By meticulously dissecting the petitioner’s involvement and aligning it with statutory mandates and judicial precedents, the court concluded that the petitioner was not liable under the NI Act.
Impact
This judgment sets a significant precedent for the protection of independent non-executive nominee directors from vicarious liability under the NI Act. Its implications include:
- Clear Delineation of Roles: Directors can better understand the extent of their legal responsibilities, distinguishing between executive roles and independent oversight.
- Protection for Independent Directors: Enhances the confidence of independent directors in performing their duties without undue fear of vicarious liability, provided they do not engage directly in the conduct leading to offenses.
- Guidance for Legal Complaints: Magistrates and legal practitioners are guided to require specific allegations linking directors to offenses, preventing blanket liability based on title alone.
- Corporate Governance: Encourages robust corporate governance by clarifying the boundaries of director responsibilities and liabilities.
Complex Concepts Simplified
Vicarious Liability
Vicarious liability refers to a legal principle where one party is held responsible for the actions or omissions of another. In the corporate context, it often pertains to a company being liable for the acts of its directors or employees.
Sections 138 & 142 of the Negotiable Instruments Act
- Section 138: Deals with the dishonor of cheques. If a cheque is returned unpaid for reasons like insufficient funds, it constitutes an offense, attracting penalties and potential imprisonment.
- Section 142: Specifies the individuals who can be held liable under Section 138, expanding the scope to include certain persons associated with the company responsible for issuing the cheque.

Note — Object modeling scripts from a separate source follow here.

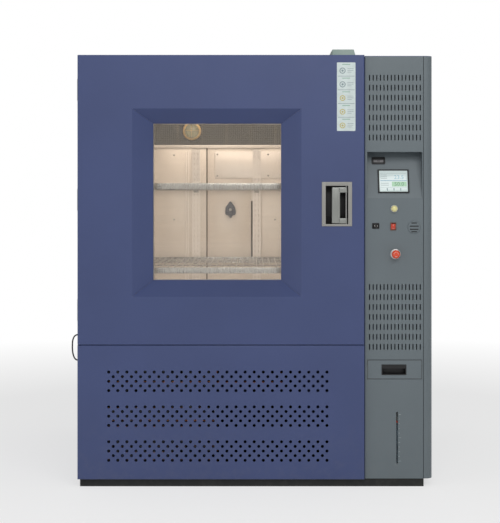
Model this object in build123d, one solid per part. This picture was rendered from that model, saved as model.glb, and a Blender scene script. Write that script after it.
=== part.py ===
from build123d import *
import math
import os

os.makedirs("parts", exist_ok=True)

# A 1000 litre climatic test chamber: a steel cabinet with one glazed door on the left,
# a machine room below it and a grey control column on the right.
# Millimetres, +Z up, the front faces -Y. The origin is on the floor under the body's centre.

# Test space and the walls around it
inner_w = 1000.0
inner_h = 1000.0
inner_d = 1000.0
side_wall = 90.0
floor_wall = 96.0
roof_wall = 94.0
back_wall = 82.0
duct_d = 127.0
rear_gap = 88.0

# Door, machine room, column and plinth
door_t = 95.0
seal_gap = 8.0
machine_h = 552.0
plinth_h = 33.0
column_w = 280.0
column_setback = 20.0
column_drop = 2.0
corner_band = 36.0
corner_r = 30.0

# Sheet, seams and clearances
skin = 2.0
liner_t = 1.5
seam = 3.0
fold_r = 6.0
hem = 15.0
body_gap = 0.3
run_gap = 0.05
turned_sides = 24
foam_gap = 0.2

# Window in the door
glass_w = 530.0
glass_h = 648.0
glass_shift = -17.5
glass_mid_z = 1172.0
bevel_side = 82.0
bevel_top = 59.0
bevel_bottom = 65.0
bevel_depth = 55.0
bevel_t = 3.0
pane_t = 6.0
pane_lap = 14.0
pane_pitch = 25.0

# Handle, lever and latch
pocket_w = 94.0
pocket_h = 159.0
pocket_d = 48.0
pocket_edge = 115.0
pocket_mid_z = 1159.5
pocket_rim = 15.0
pocket_rim_low = 8.0
rim_t = 3.0
grip_w = 35.0
grip_from_left = 26.0
lever_t = 12.0
lever_arm_h = 23.0
lever_gap_low = 2.0
lever_gap_top = 6.0
lever_inset = 3.0
lever_pin_r = 3.0
lever_pin_edge = 8.0
latch_mid_z = 1160.0
latch_travel = 12.0
tongue_w = 20.0
tongue_h = 30.0
tongue_out = 27.0
keeper_depth = 37.0

# Hinges
hinge_r = 7.0
hinge_pin_r = 3.5
hinge_h = 90.0
hinge_leaf_t = 3.0
hinge_leaf_w = 52.0
hinge_heights = (720.0, 1180.0, 1640.0)

# Perforations of the lower panel
hole_side = 11.6
hole_pitch = 37.3
hole_row = 19.0
holes_across = 25
rows_per_band = 5
band_pitch = 143.0
band_top_z = 474.0
holes_shift = -13.5

# Slots of the column
slot_w = 4.4
slot_h = 24.5
slot_pitch = 14.9
slot_row = 41.0
slots_across = 15
slot_rows = 7
slots_shift = 3.0
slots_from_top = 90.0
slots_low_z = 821.0

# Control recess and what it holds
recess_w = 227.0
recess_h = 192.0
recess_d = 60.0
recess_shift = 2.5
recess_low_z = 1186.0
bezel_w = 129.0
bezel_h = 102.0
bezel_t = 5.0
screen_w = 117.0
screen_h = 91.0
bezel_shift = -0.5
bezel_up = 74.0
socket_w = 56.0
socket_h = 31.0
socket_shift = -60.0
socket_up = 164.0

# Small controls: how far each one sits from the column's middle line, and its height
lamp_place = (0.0, 1144.0)
lamp_r = 13.0
black_switch_place = (-76.0, 1073.0)
black_switch = (29.0, 23.0)
red_switch_place = (-4.0, 1071.0)
red_switch = (25.0, 33.0)
rocker_tilt = 7.0
rocker_pivot = 7.0
rim_w = 3.0
buzzer_place = (82.0, 1067.0)
buzzer_r = 26.5
stop_place = (5.0, 957.0)
stop_r = 17.5
stop_collar_r = 21.0
stop_stem_r = 8.0
stop_travel = 5.0

# Water drawer, tank and level gauge
drawer_w = 226.0
drawer_h = 80.0
drawer_shift = 2.0
drawer_mid_z = 482.0
drawer_gap = 0.8
tray_depth = 259.0
tray_h = 51.0
pull_w = 102.0
pull_h = 43.0
pull_d = 20.0
gauge_shift = 12.0
gauge_low_z = 95.0
gauge_high_z = 307.0
gauge_slot_w = 8.0
gauge_r = 5.0

# Shelves, lamp, port, fans
shelf_lifts = (189.0, 544.0)
shelf_bar = 15.0
shelf_rim_h = 25.0
shelf_wires = 13
standard_w = 40.0
standard_t = 15.0
standard_shift = 150.0
grille_h = 245.0
chamber_lamp_drop = 162.0
chamber_lamp_shift = -171.0
probe_lift = 449.0
probe_shift = 20.0
intake_h = 47.0
port_r = 25.0
port_wall = 3.0
port_y = -100.0
port_lift = 499.0
fan_r = 140.0
fan_lift = 609.0
fan_shaft_r = 8.0
condenser_fan_r = 180.0
condenser_from_left = 330.0
condenser_z = 300.0

# Sizes and planes that follow from the above
chamber_w = inner_w + 2 * side_wall
body_w = chamber_w + column_w
body_d = door_t + seal_gap + inner_d + duct_d + back_wall + rear_gap
deck_z = plinth_h + machine_h
body_h = deck_z + floor_wall + inner_h + roof_wall
left_x = -body_w / 2
right_x = body_w / 2
front_y = -body_d / 2
back_y = body_d / 2
column_x = left_x + chamber_w
column_y = front_y + column_setback
column_top = body_h - column_drop
column_mid_x = (column_x + right_x - corner_band) / 2
slots_mid_x = column_mid_x + slots_shift
slots_high_z = column_top - slots_from_top
recess_mid_x = column_mid_x + recess_shift
bezel_mid_x = column_mid_x + bezel_shift
socket_mid_x = column_mid_x + socket_shift
drawer_mid_x = column_mid_x + drawer_shift
gauge_x = column_mid_x + gauge_shift
lamp_at = (column_mid_x + lamp_place[0], lamp_place[1])
black_switch_at = (column_mid_x + black_switch_place[0], black_switch_place[1])
red_switch_at = (column_mid_x + red_switch_place[0], red_switch_place[1])
buzzer_at = (column_mid_x + buzzer_place[0], buzzer_place[1])
stop_at = (column_mid_x + stop_place[0], stop_place[1])
condenser_x = left_x + condenser_from_left
holes_mid_x = (left_x + column_x) / 2 + holes_shift
door_back_y = front_y + door_t
face_y = door_back_y + seal_gap
mouth_x0 = left_x + side_wall
mouth_x1 = mouth_x0 + inner_w
mouth_mid_x = (mouth_x0 + mouth_x1) / 2
mouth_z0 = deck_z + floor_wall
mouth_z1 = mouth_z0 + inner_h
shelf_heights = [mouth_z0 + lift for lift in shelf_lifts]
port_z = mouth_z0 + port_lift
fan_z = mouth_z0 + fan_lift
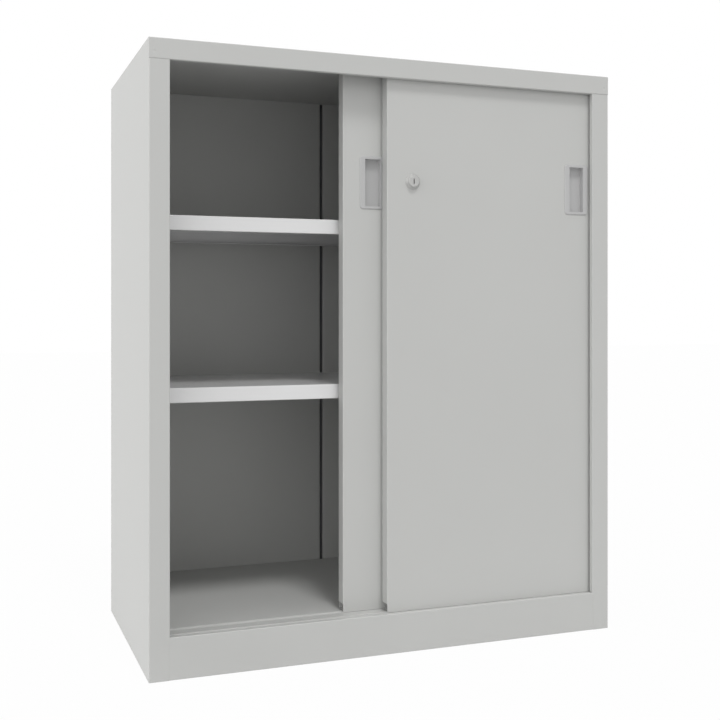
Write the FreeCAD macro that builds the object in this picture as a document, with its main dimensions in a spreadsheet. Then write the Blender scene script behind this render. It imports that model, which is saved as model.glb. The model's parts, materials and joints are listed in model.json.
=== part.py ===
import FreeCAD, Part
import os
import Sketcher

# Steel cupboard with two sliding doors, two adjustable shelves and a push lock.
# Origin: middle of the footprint, on the floor. +X to the right, +Y to the back, +Z up. Millimetres.

doc = FreeCAD.newDocument("SlidingDoorCupboard")
sheet = doc.addObject("Spreadsheet::Sheet", "Sizes")

sizes = {
    # outer size and the folded steel
    "width": 914,
    "depth": 457,
    "height": 1097,
    "steel": 1.0,
    "bend": 0.6,
    "hem_bend": 0.4,
    "seam": 0.3,
    "weld_seam": 0.06,
    # front frame
    "stile_width": 36.2,
    "stile_return": 9.5,
    "lip_height": 36,
    "lip_seam": 0.15,
    "rail_height": 73.4,
    "rail_hem": 3.0,
    "rail_hem_drop": 14,
    "rail_tongue_reach": 12,
    "rail_tongue_inset": 8,
    "foot_flange": 15,
    # flanges hidden at the back and under the sheets
    "rear_flange": 20,
    "flange_drop": 18,
    "back_recess": 7,
    "back_joint_gap": 7,
    "back_joint_offset": 9.5,
    "cover_strip_width": 38,
    # floor and head tracks
    "trough_depth": 1.6,
    "trough_width": 47.3,
    "bead_width": 3.0,
    "bead_round": 0.8,
    "head_track_width": 10,
    "head_track_height": 16,
    # doors
    "door_setback": 14,
    "door_thickness": 24.5,
    "door_gap": 4.5,
    "door_overlap": 27.2,
    "door_steel": 0.8,
    "door_bend": 1.6,
    "door_floor_gap": 2.6,
    "door_skirt_gap": 0.5,
    "door_head_gap": 2.0,
    "door_flange": 14,
    "door_floor_notch": 12,
    "door_head_notch": 5,
    "door_end_lip": 10,
    "rear_door_opened": 361.1,
    "stiffener_width": 36,
    "stiffener_flange": 14,
    "stiffener_depth": 21.9,
    # rubber buffers on the side panels
    "buffer_thickness": 4.5,
    "buffer_width": 16,
    "buffer_length": 30,
    "buffer_height": 560,
    "seat_gap": 0.3,
    # floor rollers
    "roller_radius": 9.0,
    "roller_flange": 1.4,
    "roller_flange_width": 0.7,
    "roller_side_gap": 0.3,
    "roller_inset": 60,
    "roller_setback": 4.0,
    "roller_slot_gap": 2,
    "axle_radius": 2.0,
    "axle_head_radius": 3.4,
    "axle_head": 1.2,
    "running_gap": 0.08,
    "bracket_steel": 1.5,
    "bracket_width": 30,
    "bracket_flange": 20,
    "bracket_clearance": 3.0,
    # head guides
    "guide_length": 22,
    "guide_width": 7.0,
    "guide_rise": 14,
    "guide_foot": 30,
    "guide_foot_width": 14,
    "guide_foot_height": 2.5,
    "guide_inset": 70,
    # flush pulls
    "pull_inset": 59.3,
    "pull_height": 871,
    "pull_width": 52,
    "pull_length": 99,
    "pull_side_rim": 10.5,
    "pull_end_rim": 5.5,
    "pull_proud": 1.8,
    "pull_bevel": 1.2,
    "pull_depth": 10,
    "pull_wall": 1.5,
    "pull_corner": 6.0,
    "pull_mouth_corner": 1.5,
    "pull_floor_round": 1.5,
    # push lock
    "lock_inset": 51.6,
    "lock_height": 872.5,
    "lock_collar_radius": 14.7,
    "lock_collar_front_radius": 11.4,
    "lock_collar": 5.2,
    "lock_collar_edge": 0.5,
    "lock_barrel_radius": 12,
    "lock_barrel_length": 20,
    "lock_end_wall": 1.5,
    "lock_button_radius": 10.5,
    "lock_button_proud": 7.5,
    "lock_button_length": 15.5,
    "lock_button_chamfer": 0.8,
    "lock_bolt_radius": 4.0,
    "lock_bolt_length": 12.9,
    "lock_plug_radius": 5.8,
    "lock_plug_length": 13,
    "keyway_length": 9.5,
    "keyway_width": 2.0,
    "keyway_depth": 8,
    "lock_nut_size": 30,
    "lock_nut_thickness": 4,
    "spring_radius": 7.0,
    "spring_wire": 0.5,
    "spring_turns": 3,
    # keeper on the rear door that the bolt drops in beside
    "keeper_steel": 1.5,
    "keeper_gap": 1.0,
    "keeper_lap": 9,
    "keeper_lip": 3.8,
    "keeper_height": 24,
    # shelves
    "shelf_end_gap": 1.5,
    "shelf_setback": 75,
    "shelf_rear_gap": 20,
    "shelf_lip": 27,
    "shelf_hem": 10,
    "upper_shelf_height": 802.5,
    "lower_shelf_height": 493.7,
    # slotted uprights and the clips that hook into them
    "upright_width": 25,
    "upright_depth": 6.5,
    "upright_steel": 1.2,
    "upright_bend": 0.6,
    "upright_head_gap": 27,
    "front_upright_setback": 110,
    "rear_upright_inset": 55,
    "slot_steps": 8,
    "slot_steps_below": 8,
    "slot_count": 23,
    "slot_width": 3.4,
    "slot_height": 12,
    "clip_width": 18,
    "clip_steel": 1.5,
    "clip_ledge": 14,
    "clip_drop": 18,
    "clip_tab_width": 2.6,
    "clip_tab_height": 9,
    "clip_tab_length": 4,
}

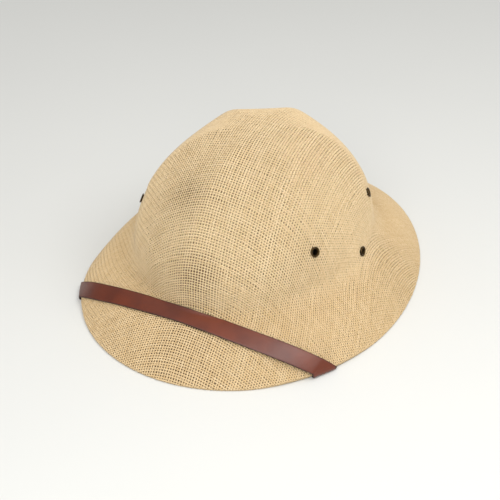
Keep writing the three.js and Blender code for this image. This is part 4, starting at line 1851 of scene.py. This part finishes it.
@dataclass
class Studio:
    """A plain pale floor, soft light and the camera."""

    azimuth: float = 30.0
    elevation: float = 33.56
    target: tuple[float, float, float] = (-7.21, -5.72, 16.96)
    distance: float = 1000.0
    lens: float = 88.58
    sensor: float = 36.0
    floor_size: float = 6.0
    zenith: float = 0.82
    horizon: float = 0.51
    dim_side: float = 0.4
    dim_reach: float = 0.55
    floor_dark: Colour = srgb(216, 216, 212)
    floor_light: Colour = srgb(221, 221, 217)
    lamps: tuple[Lamp, ...] = (
        Lamp("front", 9.4, 0.7, (0.36, -0.9, 0.95)), Lamp("left", 4.4, 0.6, (0.6, -0.05, 0.89)))

    def build(self) -> None:
        """Makes the camera, the floor and the lights."""
        self._camera()
        self._floor()
        self._light()

    def _camera(self) -> None:
        """Puts the camera at the photograph's angle."""
        turn, rise = math.radians(self.azimuth), math.radians(self.elevation)
        back = Vector((math.sin(turn) * math.cos(rise), -math.cos(turn) * math.cos(rise), math.sin(rise)))
        data = bpy.data.cameras.new("camera")
        data.lens, data.sensor_width = self.lens, self.sensor
        data.clip_start, data.clip_end = 0.05, 50.0
        camera = bpy.data.objects.new("camera", data)
        camera.location = Vector(self.target) * MM + back * self.distance * MM
        camera.rotation_euler = (-back).to_track_quat("-Z", "Y").to_euler()
        bpy.context.scene.collection.objects.link(camera)
        bpy.context.scene.camera = camera

    def _floor(self) -> None:
        """Lays a pale floor under the brim."""
        half = self.floor_size / 2 / MM
        corners = np.array([[-half, -half, 0], [half, -half, 0], [half, half, 0], [-half, half, 0]])
        floor = shape_mesh("floor", corners, np.array([[0, 1, 2, 3]]))
        material, bench = new_material("pale_floor")
        place = bench.add("ShaderNodeTexCoord").outputs["Object"]
        noise = bench.add("ShaderNodeTexNoise", {"Vector": place, "Scale": 3.0, "Detail": 2.0})
        colour = bench.blend(noise.outputs["Fac"], self.floor_dark, self.floor_light)
        shader = bench.add("ShaderNodeBsdfPrincipled", {"Base Color": colour, "Roughness": 0.9,
                                                        "Specular IOR Level": 0.1})
        bench.add("ShaderNodeOutputMaterial", {"Surface": shader.outputs["BSDF"]})
        floor.data.materials.append(material)

    def _light(self) -> None:
        """Lights the room, less from the wearer's right, and adds the soft lamps."""
        world = bpy.data.worlds.new("soft_room")
        bpy.context.scene.world = world
        world.use_nodes = True
        bench = Bench(world.node_tree)
        place = bench.add("ShaderNodeTexCoord").outputs["Generated"]
        way = bench.add("ShaderNodeSeparateXYZ", {"Vector": place})
        height = bench.maths("MAXIMUM", way.outputs["Z"], 0.0)
        level = bench.ramp(bench.maths("MULTIPLY", height, height), 0.0, 1.0, self.horizon, self.zenith)
        side = bench.ramp(way.outputs["X"], -1.0, self.dim_reach - 1.0, self.dim_side, 1.0)
        strength = bench.maths("MULTIPLY", level, side)
        room = bench.add("ShaderNodeBackground", {"Color": (1.0, 1.0, 1.0, 1.0), "Strength": strength})
        bench.add("ShaderNodeOutputWorld", {"Surface": room.outputs["Background"]})
        for lamp in self.lamps:
            data = bpy.data.lights.new(lamp.name, "AREA")
            data.energy, data.size = lamp.power, lamp.size
            light = bpy.data.objects.new(lamp.name, data)
            light.location = lamp.place
            light.rotation_euler = (-Vector(lamp.place)).to_track_quat("-Z", "Y").to_euler()
            bpy.context.scene.collection.objects.link(light)
        bpy.context.scene.view_settings.view_transform = "Standard"


def main() -> None:
    """Builds the helmet's looks piece by piece."""
    logging.basicConfig(level=logging.INFO, format="%(name)s: %(message)s")
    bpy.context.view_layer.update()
    Studio().build()
    skin = Skin(HelmetForm())
    groups = Groups()
    eyelets = Eyelets(skin)
    seats = [seat for seat, _ in eyelets.seats().values()]
    StiffForm(skin, seats).build(groups)
    net = ClothNet(skin)
    log.info("net of %d crossings", int(net.alive.sum()))
    WovenCloth(net, np.array([seat.origin for seat in seats])).build(groups)
    eyelets.build(groups)
    ChinStrap(skin).build(groups)
    bpy.context.view_layer.update()


if __name__ == "__main__":
    main()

Independent Non-Executive Nominee Director
An independent non-executive nominee director is a member of the board who does not engage in the daily operations of the company and is appointed to represent specific interests, such as those of financial institutions or minority shareholders. Their independence is crucial for unbiased oversight and governance.
Conclusion
The Delhi High Court's judgment in Bhardwaj Thuiruvenkata Venkatavraghavan v. Ashok Arora serves as a landmark decision clarifying the bounds of vicarious liability for independent non-executive nominee directors under the NI Act. By holding that liability is not inherently imposed by title alone but requires demonstrable involvement in the offense, the court has fortified the protective legal framework for directors who function in oversight capacities devoid of direct operational control. This enhances the clarity of corporate governance roles and ensures that legal accountability is appropriately aligned with actual managerial responsibilities.